In this HPC environment, SIERRA will run experiments spread across multiple allocated nodes by the SLURM scheduler. The following table describes the SLURM-SIERRA interface. Some SLURM environment variables are used by SIERRA to configure experiments during stage 1,2 (see SLURM docs for meaning); if they are not defined SIERRA will throw an error.

SLURM-SIERRA interface
SLURM environment variable	SIERRA context	Command line override
SLURM_CPUS_PER_TASK	Used to set # threads per experimental node for each allocated compute node.	N/A
SLURM_TASKS_PER_NODE	Used to set # parallel jobs per allocated compute node.	`--exec-jobs-per-node`
SLURM_JOB_NODELIST	Obtaining the list of nodes allocated to a job which SIERRA can direct GNU parallel to use for experiments.	N/A
SLURM_JOB_ID	Creating the UUID nodelist file passed to GNU parallel, guaranteeing no collisions (i.e., simultaneous SIERRA invocations sharing allocated nodes if multiple jobs are started from the same directory).	N/A

The following environmental variables are used in the SLURM HPC environment:

Environment variable	Use
`SIERRA_ARCH`	Used to enable architecture/OS specific builds of simulators for maximum speed at runtime on clusters.
`PARALLEL`	Used to transfer environment variables into the GNU parallel environment.
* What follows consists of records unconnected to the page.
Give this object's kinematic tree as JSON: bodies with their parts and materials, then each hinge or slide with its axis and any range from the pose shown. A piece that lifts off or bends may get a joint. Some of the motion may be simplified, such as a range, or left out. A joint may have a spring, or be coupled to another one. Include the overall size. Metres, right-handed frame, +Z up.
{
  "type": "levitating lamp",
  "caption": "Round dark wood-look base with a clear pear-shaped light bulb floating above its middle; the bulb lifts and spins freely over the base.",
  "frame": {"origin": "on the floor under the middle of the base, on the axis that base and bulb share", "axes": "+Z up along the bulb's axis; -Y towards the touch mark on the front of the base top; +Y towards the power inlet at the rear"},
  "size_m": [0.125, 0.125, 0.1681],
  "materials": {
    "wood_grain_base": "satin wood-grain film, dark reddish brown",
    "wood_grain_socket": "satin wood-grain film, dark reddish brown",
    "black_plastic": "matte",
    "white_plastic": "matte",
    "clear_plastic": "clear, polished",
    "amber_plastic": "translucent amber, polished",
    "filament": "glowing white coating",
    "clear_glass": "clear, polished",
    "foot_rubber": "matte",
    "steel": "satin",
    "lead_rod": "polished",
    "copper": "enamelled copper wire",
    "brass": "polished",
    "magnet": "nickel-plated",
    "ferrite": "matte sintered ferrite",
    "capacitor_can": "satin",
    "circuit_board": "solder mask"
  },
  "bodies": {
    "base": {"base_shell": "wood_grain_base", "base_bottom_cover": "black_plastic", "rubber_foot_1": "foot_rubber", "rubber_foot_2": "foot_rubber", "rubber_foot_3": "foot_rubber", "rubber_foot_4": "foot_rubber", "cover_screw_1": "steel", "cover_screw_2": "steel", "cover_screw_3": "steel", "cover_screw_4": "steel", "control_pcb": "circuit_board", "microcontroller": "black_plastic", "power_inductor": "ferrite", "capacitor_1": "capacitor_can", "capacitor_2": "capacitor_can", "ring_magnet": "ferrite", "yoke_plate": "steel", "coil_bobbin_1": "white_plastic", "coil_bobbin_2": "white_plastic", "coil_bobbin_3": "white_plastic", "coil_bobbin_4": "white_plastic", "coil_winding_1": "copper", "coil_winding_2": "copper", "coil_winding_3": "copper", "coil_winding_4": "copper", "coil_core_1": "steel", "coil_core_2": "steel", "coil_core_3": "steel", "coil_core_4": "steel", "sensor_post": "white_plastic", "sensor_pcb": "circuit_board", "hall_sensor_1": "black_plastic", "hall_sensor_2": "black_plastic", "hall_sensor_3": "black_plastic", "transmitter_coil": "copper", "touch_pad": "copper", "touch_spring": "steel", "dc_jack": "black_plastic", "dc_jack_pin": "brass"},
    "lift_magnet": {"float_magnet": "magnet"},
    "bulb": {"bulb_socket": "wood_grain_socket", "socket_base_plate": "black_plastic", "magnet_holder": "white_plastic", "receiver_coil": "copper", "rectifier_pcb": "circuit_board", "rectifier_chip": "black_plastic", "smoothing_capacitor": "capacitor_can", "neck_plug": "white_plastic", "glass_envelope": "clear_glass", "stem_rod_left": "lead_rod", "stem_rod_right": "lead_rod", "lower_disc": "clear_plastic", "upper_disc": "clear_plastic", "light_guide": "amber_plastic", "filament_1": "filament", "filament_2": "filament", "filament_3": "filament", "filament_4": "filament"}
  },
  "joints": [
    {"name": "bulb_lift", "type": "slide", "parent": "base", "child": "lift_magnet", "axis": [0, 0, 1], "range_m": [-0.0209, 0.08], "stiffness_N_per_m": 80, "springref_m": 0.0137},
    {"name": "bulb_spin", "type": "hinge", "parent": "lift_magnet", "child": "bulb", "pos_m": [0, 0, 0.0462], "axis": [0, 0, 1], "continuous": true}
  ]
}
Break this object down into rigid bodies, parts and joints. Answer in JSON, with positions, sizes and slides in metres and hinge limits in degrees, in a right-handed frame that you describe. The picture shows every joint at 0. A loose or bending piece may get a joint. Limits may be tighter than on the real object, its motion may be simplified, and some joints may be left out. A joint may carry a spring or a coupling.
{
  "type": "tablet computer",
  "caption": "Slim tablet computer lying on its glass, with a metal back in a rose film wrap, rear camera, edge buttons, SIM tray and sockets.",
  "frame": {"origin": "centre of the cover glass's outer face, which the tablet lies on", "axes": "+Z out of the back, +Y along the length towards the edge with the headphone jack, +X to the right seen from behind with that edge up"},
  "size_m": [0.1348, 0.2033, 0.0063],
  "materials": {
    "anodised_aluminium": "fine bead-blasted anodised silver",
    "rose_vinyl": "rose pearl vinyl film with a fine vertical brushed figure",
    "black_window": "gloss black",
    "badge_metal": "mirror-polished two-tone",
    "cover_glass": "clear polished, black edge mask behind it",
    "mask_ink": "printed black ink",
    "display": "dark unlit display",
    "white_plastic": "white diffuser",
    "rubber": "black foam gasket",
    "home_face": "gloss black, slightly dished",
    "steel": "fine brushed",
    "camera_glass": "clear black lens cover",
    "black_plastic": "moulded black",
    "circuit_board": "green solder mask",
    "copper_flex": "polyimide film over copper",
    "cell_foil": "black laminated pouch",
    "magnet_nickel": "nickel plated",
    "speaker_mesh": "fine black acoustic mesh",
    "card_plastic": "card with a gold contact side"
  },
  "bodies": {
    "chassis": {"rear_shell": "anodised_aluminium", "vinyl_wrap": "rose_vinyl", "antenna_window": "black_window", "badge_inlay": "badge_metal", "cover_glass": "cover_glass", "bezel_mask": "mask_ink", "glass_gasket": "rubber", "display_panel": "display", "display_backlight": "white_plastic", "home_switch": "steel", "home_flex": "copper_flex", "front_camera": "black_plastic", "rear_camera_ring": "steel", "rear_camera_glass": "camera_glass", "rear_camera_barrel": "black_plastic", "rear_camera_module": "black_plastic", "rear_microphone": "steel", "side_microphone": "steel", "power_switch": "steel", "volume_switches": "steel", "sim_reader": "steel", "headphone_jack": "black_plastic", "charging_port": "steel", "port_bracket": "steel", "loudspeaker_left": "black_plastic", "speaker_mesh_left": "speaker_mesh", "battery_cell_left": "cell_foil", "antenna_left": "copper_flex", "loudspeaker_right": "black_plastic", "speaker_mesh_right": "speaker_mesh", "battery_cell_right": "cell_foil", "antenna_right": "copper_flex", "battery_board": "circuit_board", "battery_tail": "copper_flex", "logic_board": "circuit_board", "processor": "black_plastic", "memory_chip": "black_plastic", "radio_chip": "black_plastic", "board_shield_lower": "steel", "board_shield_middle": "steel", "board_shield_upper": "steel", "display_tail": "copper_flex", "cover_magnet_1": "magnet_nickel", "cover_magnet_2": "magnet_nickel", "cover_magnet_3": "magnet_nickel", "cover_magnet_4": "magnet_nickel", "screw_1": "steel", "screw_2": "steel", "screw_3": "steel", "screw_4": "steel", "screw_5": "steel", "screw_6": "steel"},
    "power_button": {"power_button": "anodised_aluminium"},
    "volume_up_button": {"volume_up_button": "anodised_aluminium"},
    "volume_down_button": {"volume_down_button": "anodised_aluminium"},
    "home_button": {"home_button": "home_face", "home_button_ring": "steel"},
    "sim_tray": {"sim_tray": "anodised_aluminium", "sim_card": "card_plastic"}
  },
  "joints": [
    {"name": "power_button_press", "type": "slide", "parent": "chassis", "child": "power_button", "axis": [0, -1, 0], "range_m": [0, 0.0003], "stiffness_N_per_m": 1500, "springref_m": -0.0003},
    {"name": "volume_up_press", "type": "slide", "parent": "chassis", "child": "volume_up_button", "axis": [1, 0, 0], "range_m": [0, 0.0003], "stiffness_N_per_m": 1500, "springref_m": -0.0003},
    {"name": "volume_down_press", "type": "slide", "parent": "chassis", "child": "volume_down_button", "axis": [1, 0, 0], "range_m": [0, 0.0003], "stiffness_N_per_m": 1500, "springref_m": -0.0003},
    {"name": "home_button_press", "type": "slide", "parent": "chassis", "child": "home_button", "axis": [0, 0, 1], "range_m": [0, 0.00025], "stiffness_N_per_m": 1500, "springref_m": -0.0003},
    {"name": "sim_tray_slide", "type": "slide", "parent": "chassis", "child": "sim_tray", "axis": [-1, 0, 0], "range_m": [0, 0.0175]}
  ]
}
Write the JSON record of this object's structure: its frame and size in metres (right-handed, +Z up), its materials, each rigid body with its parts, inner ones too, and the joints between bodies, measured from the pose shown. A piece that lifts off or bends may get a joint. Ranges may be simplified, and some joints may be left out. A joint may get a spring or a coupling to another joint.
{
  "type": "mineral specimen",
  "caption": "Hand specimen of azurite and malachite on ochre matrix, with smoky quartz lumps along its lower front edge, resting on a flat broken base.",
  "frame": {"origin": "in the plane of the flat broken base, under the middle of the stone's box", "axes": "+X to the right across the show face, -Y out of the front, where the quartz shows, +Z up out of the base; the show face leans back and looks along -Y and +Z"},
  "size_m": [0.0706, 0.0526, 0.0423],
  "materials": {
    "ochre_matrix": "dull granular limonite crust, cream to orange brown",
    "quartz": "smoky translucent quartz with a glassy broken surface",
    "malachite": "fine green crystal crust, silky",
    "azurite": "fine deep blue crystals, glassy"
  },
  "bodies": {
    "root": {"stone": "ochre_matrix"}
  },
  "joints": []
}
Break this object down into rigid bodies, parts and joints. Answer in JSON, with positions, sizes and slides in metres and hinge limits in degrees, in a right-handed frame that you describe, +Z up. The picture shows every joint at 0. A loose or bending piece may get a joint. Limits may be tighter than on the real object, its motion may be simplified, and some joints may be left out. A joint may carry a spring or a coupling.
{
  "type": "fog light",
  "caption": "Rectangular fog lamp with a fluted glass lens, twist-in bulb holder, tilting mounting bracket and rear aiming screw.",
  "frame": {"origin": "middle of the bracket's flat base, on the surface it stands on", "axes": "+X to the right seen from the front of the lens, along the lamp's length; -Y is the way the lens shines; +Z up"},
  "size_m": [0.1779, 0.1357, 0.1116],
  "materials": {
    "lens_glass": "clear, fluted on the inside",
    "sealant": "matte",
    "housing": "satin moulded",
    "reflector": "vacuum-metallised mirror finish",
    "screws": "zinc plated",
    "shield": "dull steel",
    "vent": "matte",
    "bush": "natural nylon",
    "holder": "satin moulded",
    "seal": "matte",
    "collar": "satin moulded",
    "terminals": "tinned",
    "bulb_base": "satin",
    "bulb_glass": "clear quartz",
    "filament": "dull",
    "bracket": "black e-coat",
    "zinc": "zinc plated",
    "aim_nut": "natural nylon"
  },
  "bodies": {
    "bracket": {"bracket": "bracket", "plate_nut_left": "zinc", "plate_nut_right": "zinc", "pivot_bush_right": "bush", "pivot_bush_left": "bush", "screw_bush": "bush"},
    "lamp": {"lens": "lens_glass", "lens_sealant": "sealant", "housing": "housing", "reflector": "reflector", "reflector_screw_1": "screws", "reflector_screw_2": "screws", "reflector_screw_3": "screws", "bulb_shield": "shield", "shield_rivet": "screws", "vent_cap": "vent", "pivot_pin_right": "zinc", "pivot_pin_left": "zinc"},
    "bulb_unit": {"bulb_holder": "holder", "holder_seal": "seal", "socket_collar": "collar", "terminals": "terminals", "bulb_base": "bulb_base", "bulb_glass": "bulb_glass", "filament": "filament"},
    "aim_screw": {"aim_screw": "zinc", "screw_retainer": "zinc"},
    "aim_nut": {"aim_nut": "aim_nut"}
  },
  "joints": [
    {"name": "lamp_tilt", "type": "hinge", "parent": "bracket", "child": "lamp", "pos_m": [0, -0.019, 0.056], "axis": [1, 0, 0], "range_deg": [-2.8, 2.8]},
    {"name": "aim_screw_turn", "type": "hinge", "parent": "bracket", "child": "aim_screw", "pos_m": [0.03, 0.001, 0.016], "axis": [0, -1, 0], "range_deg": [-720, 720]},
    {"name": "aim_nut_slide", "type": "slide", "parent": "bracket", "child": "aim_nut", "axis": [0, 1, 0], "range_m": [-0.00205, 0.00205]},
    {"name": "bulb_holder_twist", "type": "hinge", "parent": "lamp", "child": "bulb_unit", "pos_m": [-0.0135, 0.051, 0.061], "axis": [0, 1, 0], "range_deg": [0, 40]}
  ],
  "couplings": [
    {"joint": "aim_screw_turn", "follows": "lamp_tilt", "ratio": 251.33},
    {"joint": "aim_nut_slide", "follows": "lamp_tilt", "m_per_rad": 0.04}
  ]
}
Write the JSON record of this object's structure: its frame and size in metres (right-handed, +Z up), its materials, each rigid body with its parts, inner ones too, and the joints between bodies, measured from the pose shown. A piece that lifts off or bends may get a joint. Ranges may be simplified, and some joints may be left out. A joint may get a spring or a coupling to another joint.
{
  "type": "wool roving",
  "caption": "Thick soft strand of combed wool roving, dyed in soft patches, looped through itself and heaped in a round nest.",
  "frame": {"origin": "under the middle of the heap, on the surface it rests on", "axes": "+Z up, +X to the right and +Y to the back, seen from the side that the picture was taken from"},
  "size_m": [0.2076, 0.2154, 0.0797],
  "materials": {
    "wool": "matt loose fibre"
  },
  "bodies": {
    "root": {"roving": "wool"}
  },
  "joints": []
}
This must be done even though SLURM can transfer variables automatically, because GNU parallel starts another level of child shells.

Adhoc HPC Plugin

This HPC environment can be selected via --exec-env=hpc.adhoc.

In this HPC environment, SIERRA will run experiments spread across an ad-hoc network of compute nodes. SIERRA makes the following assumptions about the compute nodes it is allocated each invocation:

All nodes have a shared filesystem.

The following environmental variables are used in the Adhoc HPC environment:

Environment variable	SIERRA context	Command line override	Notes
`SIERRA_NODEFILE`	Contains hostnames/IP address of all compute nodes SIERRA can use. Same format as GNU parallel `--sshloginfile`.	`--nodefile`	`SIERRA_NODEFILE` must be defined or `--nodefile` passed. If neither is true, SIERRA will throw an error.